В школе был великолепный учительский коллектив. Он состоял из людей интеллигентных, отлично знавших свой предмет, влюбленных в свою профессию и одержимых делом народного образования. Несмотря на их строгость и наши шалости, мы с уважением и благоговением относились к своим учителям.
Георгий Николаевич Селивановский преподавал нам биологию и географию. Уроки он вел увлеченно, рассказывал с жаром, подкрепляя свою речь выразительными жестами. Вместе с нами бродил целыми днями по полям и горным отрогам, рассказывая о животных, птицах, травах и деревьях, учил нас понимать и ценить родную природу.
Любовь к физике и математике привила нам Екатерина Фёдоровна Селивановская. Она училась на Высших женских курсах, была широко и всесторонне образована. Вместе с мужем приехала из города на работу в деревенскую школу. Спокойная и требовательная, но очень душевная женщина, с глазами излучающими много тепла, когда ученик правильно решал задачу или давал исчерпывающий ответ на вопрос. Она была довольна, видя, как мы тянемся к знаниям.
Русский язык и литературу преподавала нам Анна Тимофеевна (фамилии её, к сожалению, не помню: выветрилась за долгие годы из памяти), чрезвычайно эмоциональная, любящая и знающая искусство и русскую словесность.
Учителя много и самоотверженно возились с нами, стремились передать свои знания, воспитывали любовь к Родине, наделяли лучшими человеческими качествами, учили правильно осмысливать происходившие классовые события в стране и за рубежом, понимать жизнь и активно участвовать в её переустройстве.
Вечерами с учащимися часто занималась Анна Тимофеевна. Выучив домашнее задание, собирались мы в школе. Разжигали печку, покучнее усаживались на скамьи, поближе к огню.

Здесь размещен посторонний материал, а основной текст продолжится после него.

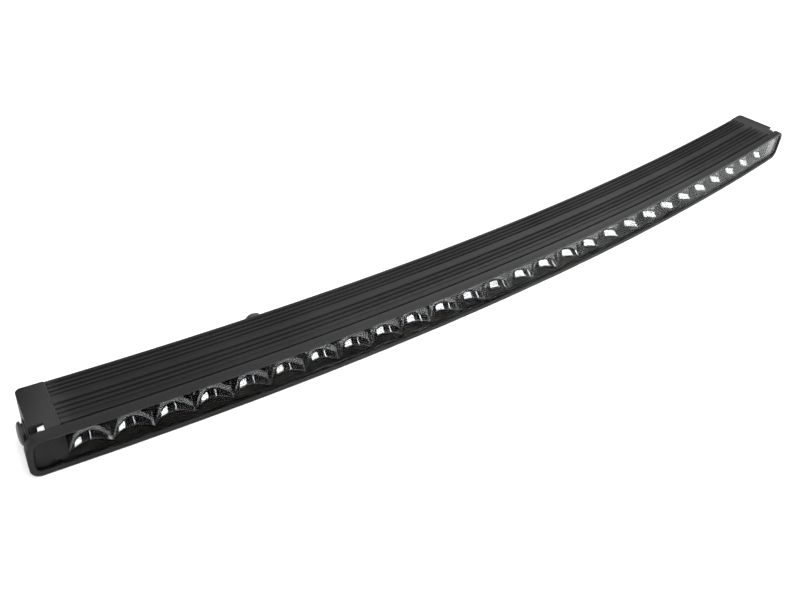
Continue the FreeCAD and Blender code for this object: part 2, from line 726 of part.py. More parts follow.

Свои беседы Анна Тимофеевна начинала с кратких обзоров международных событий, сообщений из центральных газет, которые тогда поступали в школу считанными единицами и мы, конечно, их не читали, — за исключением "Пионерской правды", где, помимо всего прочего, печатались особенно интересовавшие нас научно-фантастические, приключенческие повести и рассказы.